The request: Look below for the line containing "before = set(bpy.data.objects)" and the line containing "EPOXY_LOW = BOARD_TOP + GLUE"; repeat exactly those two lines and all lines between them, and nothing else.

Working data:
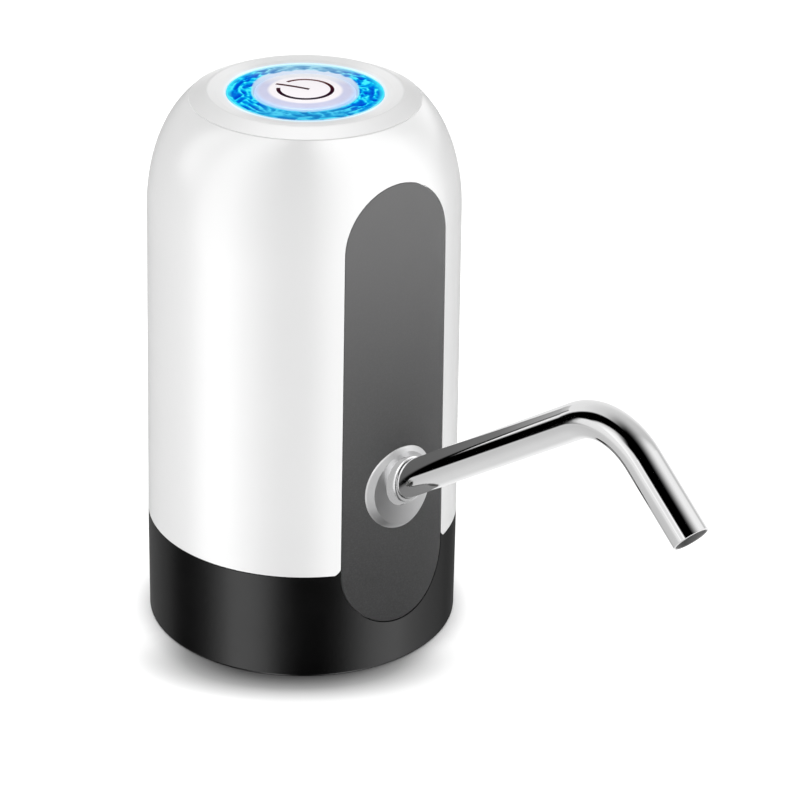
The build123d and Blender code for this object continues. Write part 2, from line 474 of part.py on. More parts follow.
...
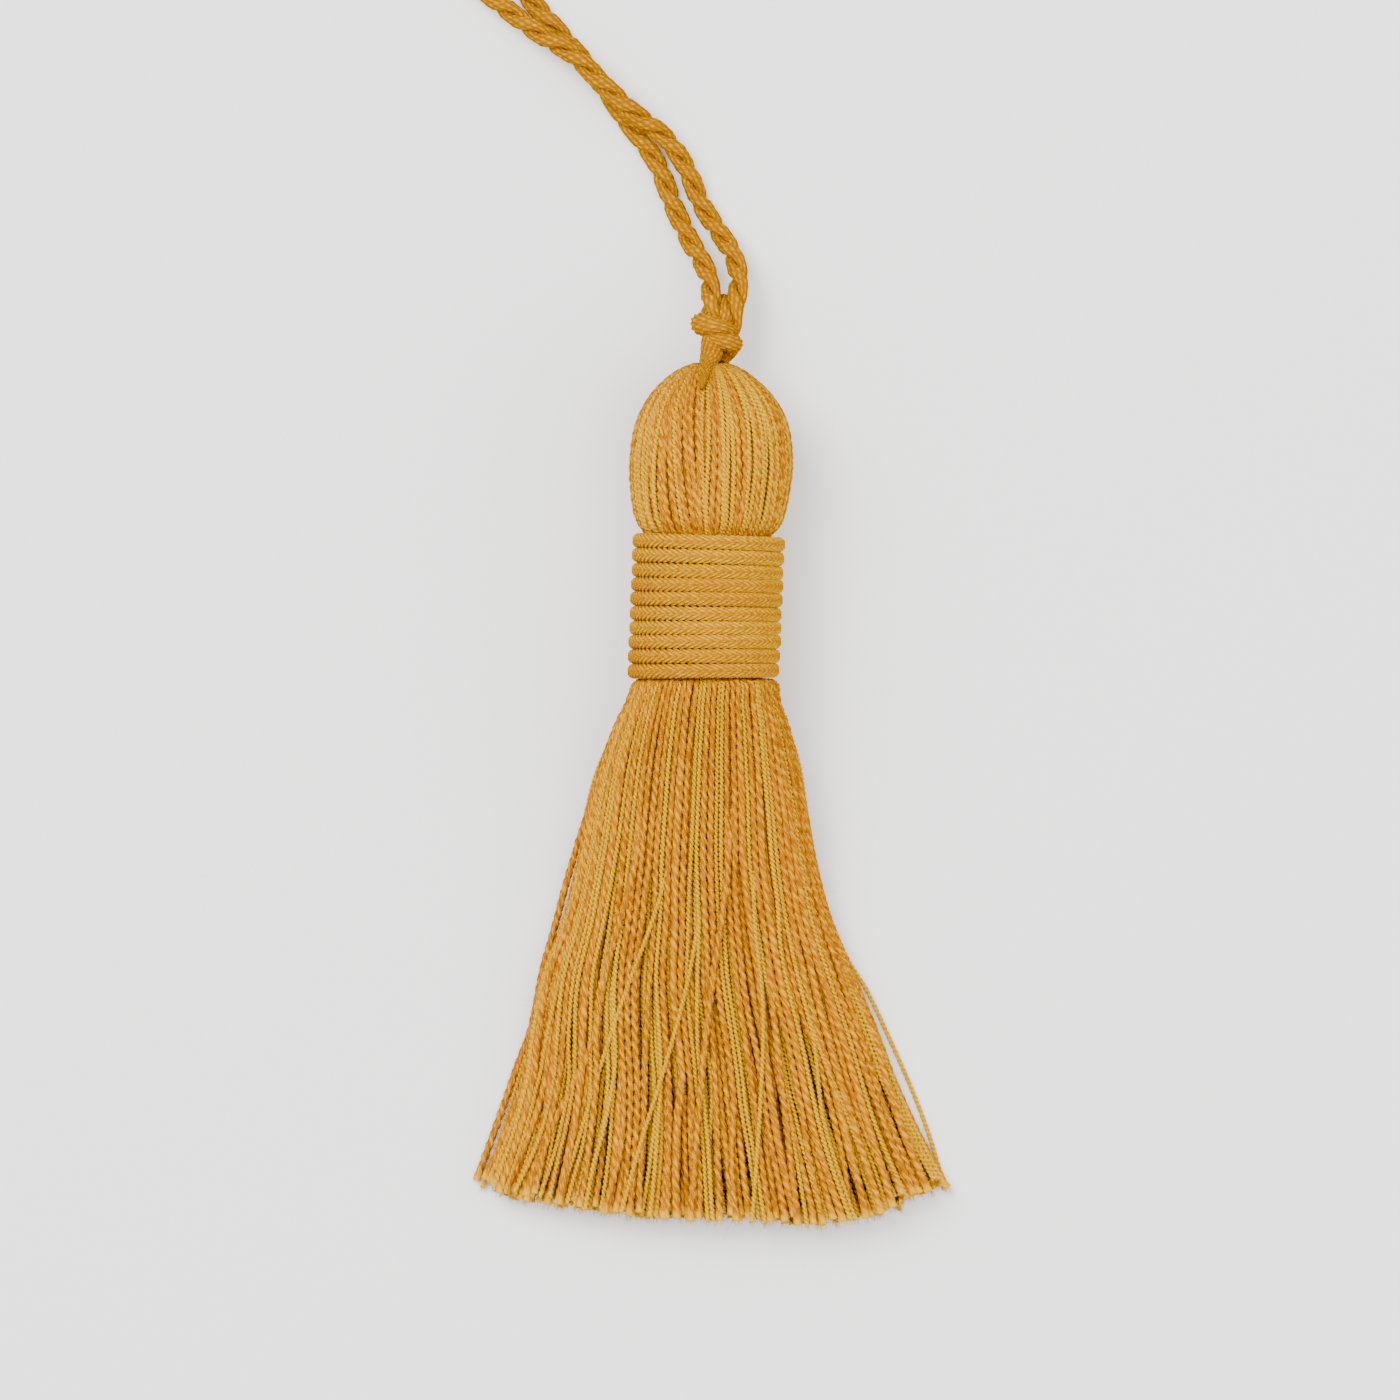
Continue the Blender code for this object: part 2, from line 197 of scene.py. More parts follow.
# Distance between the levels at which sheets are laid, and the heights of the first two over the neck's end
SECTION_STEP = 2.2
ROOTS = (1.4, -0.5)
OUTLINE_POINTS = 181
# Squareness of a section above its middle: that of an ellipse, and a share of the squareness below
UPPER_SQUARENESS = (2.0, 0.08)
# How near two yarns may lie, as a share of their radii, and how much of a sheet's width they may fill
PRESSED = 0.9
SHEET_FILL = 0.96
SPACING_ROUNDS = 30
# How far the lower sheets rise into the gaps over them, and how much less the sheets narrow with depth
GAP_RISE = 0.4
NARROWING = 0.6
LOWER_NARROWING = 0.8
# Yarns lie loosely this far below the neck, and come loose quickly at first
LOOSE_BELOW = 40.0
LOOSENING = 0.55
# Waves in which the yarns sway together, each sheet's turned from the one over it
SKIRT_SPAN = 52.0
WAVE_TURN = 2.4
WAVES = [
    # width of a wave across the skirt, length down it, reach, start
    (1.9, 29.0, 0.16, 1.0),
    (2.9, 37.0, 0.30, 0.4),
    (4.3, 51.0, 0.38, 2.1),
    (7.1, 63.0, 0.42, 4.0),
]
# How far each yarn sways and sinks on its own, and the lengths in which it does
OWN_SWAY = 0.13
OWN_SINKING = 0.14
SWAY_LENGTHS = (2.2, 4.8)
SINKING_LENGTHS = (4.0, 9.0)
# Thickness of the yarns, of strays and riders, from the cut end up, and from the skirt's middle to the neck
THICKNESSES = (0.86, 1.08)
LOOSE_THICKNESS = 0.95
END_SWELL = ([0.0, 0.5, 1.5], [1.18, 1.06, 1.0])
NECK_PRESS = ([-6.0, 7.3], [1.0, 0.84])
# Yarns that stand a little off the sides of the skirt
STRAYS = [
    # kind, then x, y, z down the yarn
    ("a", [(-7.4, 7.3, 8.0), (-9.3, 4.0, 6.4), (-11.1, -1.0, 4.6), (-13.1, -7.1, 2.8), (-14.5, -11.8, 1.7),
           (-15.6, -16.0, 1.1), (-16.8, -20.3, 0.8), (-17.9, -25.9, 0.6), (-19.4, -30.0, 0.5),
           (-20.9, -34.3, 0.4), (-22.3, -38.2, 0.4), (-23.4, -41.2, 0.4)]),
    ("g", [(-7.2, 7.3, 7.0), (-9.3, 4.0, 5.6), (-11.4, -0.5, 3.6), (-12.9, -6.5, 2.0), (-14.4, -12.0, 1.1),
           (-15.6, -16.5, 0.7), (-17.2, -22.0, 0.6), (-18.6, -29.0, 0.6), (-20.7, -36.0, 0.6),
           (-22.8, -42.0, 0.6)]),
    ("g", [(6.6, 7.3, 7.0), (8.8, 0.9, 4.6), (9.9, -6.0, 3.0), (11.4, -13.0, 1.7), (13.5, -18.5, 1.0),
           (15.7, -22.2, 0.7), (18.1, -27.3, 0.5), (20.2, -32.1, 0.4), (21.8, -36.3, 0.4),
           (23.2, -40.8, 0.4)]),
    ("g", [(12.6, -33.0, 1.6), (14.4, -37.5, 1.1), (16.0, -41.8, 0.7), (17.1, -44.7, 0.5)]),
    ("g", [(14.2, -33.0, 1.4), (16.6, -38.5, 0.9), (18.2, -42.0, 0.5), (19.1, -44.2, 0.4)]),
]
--
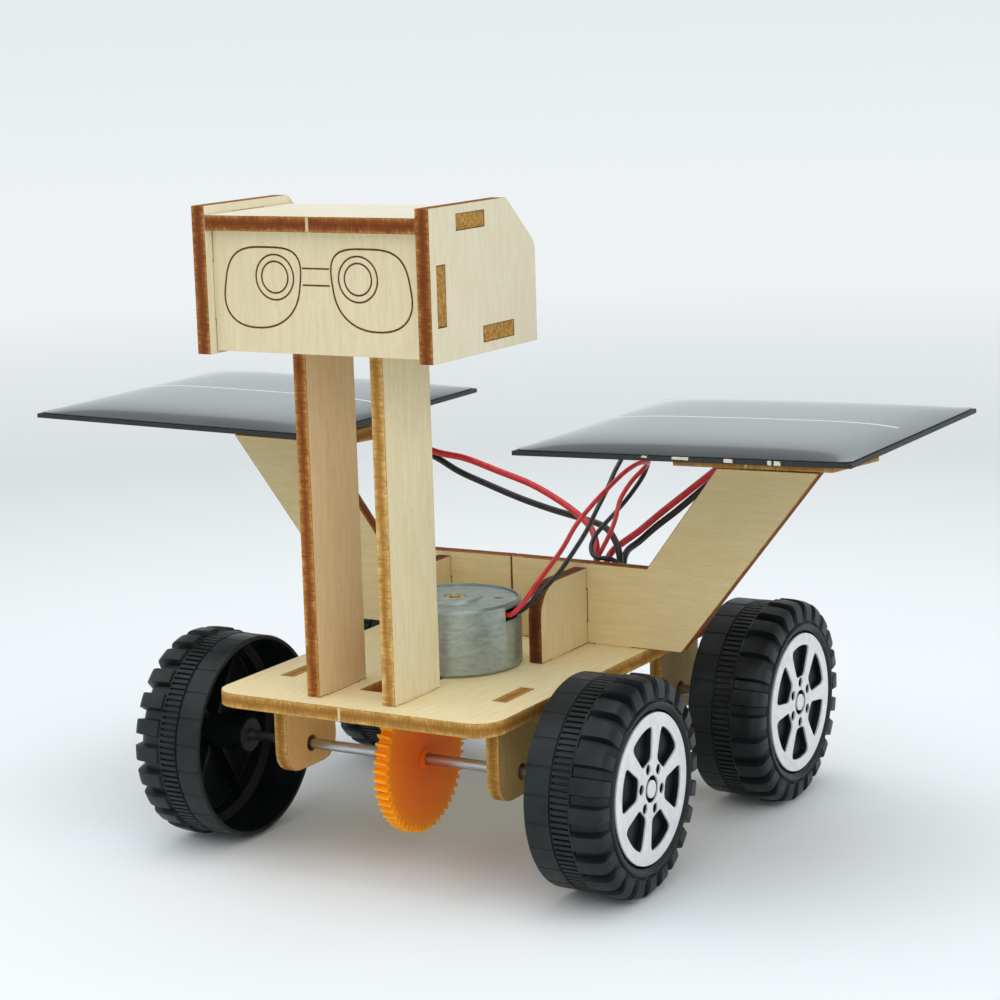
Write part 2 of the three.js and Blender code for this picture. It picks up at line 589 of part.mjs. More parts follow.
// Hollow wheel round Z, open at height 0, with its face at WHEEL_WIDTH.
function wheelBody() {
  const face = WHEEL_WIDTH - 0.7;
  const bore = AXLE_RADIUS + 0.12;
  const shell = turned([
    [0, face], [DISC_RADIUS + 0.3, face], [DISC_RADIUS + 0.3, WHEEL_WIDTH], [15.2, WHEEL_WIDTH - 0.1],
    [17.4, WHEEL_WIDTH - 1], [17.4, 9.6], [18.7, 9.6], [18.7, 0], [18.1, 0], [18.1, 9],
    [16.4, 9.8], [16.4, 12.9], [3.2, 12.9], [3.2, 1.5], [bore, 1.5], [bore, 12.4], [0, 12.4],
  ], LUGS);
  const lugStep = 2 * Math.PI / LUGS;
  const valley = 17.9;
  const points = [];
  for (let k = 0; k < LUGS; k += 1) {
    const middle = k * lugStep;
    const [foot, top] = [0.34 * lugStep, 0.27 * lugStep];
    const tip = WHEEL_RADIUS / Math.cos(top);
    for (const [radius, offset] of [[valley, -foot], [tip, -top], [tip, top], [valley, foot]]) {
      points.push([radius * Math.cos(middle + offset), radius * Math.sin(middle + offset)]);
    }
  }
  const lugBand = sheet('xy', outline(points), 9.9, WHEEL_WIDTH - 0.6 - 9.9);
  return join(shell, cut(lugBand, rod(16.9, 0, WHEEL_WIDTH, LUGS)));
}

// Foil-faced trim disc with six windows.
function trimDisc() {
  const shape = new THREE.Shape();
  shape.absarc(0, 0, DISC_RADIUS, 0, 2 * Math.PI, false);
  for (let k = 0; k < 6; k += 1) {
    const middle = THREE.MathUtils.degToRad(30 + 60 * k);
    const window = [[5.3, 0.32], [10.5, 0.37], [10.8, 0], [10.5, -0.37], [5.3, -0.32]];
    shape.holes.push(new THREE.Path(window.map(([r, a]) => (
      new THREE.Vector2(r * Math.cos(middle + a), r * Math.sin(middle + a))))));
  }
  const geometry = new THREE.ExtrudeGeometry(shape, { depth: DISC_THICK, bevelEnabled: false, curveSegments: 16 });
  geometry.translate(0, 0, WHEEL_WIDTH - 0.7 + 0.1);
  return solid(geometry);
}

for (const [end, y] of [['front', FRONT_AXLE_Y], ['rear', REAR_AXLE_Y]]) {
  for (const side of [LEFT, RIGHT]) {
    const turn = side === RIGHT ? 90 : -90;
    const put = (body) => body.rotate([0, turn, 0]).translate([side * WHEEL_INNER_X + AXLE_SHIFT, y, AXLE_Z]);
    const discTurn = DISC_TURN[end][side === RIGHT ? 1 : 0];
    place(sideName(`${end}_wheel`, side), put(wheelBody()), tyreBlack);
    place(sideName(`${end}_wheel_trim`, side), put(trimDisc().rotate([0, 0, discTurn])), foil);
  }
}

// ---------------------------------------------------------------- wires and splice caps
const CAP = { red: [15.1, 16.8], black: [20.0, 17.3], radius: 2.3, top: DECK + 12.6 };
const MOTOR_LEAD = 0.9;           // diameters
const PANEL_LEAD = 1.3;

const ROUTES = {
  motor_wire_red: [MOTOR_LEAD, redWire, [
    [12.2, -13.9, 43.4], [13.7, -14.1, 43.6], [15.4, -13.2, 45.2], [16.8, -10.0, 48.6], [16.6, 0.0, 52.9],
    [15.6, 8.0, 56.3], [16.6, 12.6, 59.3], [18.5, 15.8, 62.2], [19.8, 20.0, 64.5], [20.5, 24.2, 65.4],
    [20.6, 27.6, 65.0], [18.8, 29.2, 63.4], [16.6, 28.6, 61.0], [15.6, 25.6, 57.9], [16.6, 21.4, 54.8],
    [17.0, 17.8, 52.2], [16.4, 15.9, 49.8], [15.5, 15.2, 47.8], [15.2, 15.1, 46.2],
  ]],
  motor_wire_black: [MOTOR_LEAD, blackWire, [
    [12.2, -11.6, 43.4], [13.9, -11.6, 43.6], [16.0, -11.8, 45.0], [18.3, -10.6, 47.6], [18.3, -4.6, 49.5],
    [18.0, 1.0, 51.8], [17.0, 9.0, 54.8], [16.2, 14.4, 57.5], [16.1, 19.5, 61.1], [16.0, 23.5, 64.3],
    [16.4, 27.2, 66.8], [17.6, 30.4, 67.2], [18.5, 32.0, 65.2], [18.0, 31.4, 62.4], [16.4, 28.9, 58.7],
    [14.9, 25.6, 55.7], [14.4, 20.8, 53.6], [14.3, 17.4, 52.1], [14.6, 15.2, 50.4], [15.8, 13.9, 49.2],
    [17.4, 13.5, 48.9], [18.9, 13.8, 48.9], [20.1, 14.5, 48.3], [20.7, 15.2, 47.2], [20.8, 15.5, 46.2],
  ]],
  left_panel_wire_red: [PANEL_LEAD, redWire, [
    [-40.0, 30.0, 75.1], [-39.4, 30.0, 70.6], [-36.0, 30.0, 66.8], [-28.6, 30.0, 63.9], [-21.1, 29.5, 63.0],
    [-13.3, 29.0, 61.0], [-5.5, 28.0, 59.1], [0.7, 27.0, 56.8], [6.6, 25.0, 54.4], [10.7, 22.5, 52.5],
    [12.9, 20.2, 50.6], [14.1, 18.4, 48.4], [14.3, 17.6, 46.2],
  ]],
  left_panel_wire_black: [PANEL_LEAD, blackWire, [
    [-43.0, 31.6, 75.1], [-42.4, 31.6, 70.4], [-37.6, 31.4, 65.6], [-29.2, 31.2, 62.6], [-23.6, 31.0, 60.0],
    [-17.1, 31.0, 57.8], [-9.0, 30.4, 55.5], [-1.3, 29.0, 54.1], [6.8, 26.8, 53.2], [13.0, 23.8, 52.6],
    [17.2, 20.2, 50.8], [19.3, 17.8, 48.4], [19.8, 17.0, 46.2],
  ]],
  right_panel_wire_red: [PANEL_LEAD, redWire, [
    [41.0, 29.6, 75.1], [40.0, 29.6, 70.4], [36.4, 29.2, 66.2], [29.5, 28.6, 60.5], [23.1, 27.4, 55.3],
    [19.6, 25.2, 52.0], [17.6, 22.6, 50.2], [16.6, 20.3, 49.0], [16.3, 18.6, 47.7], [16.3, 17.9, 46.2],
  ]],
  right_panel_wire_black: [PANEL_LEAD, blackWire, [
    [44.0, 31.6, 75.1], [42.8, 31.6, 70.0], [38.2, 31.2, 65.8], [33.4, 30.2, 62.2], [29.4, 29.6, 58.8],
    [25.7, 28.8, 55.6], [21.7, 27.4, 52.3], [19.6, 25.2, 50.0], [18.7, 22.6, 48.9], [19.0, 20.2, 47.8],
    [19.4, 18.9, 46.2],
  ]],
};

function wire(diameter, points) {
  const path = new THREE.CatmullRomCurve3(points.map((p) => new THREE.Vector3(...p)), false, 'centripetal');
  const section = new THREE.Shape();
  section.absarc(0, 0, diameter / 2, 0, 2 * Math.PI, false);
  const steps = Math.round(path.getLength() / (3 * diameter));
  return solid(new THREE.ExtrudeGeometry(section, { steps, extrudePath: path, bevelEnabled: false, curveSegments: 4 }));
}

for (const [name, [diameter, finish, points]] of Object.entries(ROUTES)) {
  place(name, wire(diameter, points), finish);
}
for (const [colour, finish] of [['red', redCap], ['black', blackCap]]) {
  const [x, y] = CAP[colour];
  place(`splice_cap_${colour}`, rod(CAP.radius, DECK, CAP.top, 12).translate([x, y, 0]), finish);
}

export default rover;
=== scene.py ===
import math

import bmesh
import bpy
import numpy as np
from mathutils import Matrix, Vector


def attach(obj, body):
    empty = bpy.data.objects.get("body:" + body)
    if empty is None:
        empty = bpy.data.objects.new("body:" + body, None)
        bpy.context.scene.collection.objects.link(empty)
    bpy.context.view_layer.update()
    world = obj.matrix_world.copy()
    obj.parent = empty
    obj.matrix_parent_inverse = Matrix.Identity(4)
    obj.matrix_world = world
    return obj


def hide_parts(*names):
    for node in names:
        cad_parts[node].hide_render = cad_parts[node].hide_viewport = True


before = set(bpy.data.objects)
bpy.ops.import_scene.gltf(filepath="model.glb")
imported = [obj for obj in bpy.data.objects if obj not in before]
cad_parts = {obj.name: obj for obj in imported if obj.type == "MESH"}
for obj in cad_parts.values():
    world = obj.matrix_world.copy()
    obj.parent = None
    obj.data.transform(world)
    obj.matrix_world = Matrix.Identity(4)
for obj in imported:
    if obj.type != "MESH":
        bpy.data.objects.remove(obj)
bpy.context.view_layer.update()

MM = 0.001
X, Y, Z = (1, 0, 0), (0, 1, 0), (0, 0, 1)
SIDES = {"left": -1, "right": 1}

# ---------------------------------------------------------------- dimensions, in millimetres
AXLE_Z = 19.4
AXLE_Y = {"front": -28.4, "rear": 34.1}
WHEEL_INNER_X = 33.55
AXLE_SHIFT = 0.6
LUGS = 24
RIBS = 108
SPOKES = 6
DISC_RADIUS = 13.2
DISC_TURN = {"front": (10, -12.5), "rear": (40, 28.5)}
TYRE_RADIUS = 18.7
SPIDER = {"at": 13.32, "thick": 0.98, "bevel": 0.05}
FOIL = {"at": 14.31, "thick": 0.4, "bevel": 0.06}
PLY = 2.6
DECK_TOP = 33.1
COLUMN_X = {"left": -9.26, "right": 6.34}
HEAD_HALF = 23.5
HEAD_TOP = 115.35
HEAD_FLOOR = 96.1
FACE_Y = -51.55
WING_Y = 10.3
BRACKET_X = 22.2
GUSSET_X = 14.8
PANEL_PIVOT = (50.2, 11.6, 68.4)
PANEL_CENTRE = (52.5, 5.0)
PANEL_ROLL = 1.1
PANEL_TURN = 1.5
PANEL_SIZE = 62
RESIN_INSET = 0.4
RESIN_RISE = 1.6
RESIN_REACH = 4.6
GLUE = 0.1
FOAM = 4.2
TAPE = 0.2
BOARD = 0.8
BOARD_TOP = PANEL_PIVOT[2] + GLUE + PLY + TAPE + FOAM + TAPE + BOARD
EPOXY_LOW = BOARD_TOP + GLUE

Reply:
before = set(bpy.data.objects)
bpy.ops.import_scene.gltf(filepath="model.glb")
imported = [obj for obj in bpy.data.objects if obj not in before]
cad_parts = {obj.name: obj for obj in imported if obj.type == "MESH"}
for obj in cad_parts.values():
    world = obj.matrix_world.copy()
    obj.parent = None
    obj.data.transform(world)
    obj.matrix_world = Matrix.Identity(4)
for obj in imported:
    if obj.type != "MESH":
        bpy.data.objects.remove(obj)
bpy.context.view_layer.update()

MM = 0.001
X, Y, Z = (1, 0, 0), (0, 1, 0), (0, 0, 1)
SIDES = {"left": -1, "right": 1}

# ---------------------------------------------------------------- dimensions, in millimetres
AXLE_Z = 19.4
AXLE_Y = {"front": -28.4, "rear": 34.1}
WHEEL_INNER_X = 33.55
AXLE_SHIFT = 0.6
LUGS = 24
RIBS = 108
SPOKES = 6
DISC_RADIUS = 13.2
DISC_TURN = {"front": (10, -12.5), "rear": (40, 28.5)}
TYRE_RADIUS = 18.7
SPIDER = {"at": 13.32, "thick": 0.98, "bevel": 0.05}
FOIL = {"at": 14.31, "thick": 0.4, "bevel": 0.06}
PLY = 2.6
DECK_TOP = 33.1
COLUMN_X = {"left": -9.26, "right": 6.34}
HEAD_HALF = 23.5
HEAD_TOP = 115.35
HEAD_FLOOR = 96.1
FACE_Y = -51.55
WING_Y = 10.3
BRACKET_X = 22.2
GUSSET_X = 14.8
PANEL_PIVOT = (50.2, 11.6, 68.4)
PANEL_CENTRE = (52.5, 5.0)
PANEL_ROLL = 1.1
PANEL_TURN = 1.5
PANEL_SIZE = 62
RESIN_INSET = 0.4
RESIN_RISE = 1.6
RESIN_REACH = 4.6
GLUE = 0.1
FOAM = 4.2
TAPE = 0.2
BOARD = 0.8
BOARD_TOP = PANEL_PIVOT[2] + GLUE + PLY + TAPE + FOAM + TAPE + BOARD
EPOXY_LOW = BOARD_TOP + GLUE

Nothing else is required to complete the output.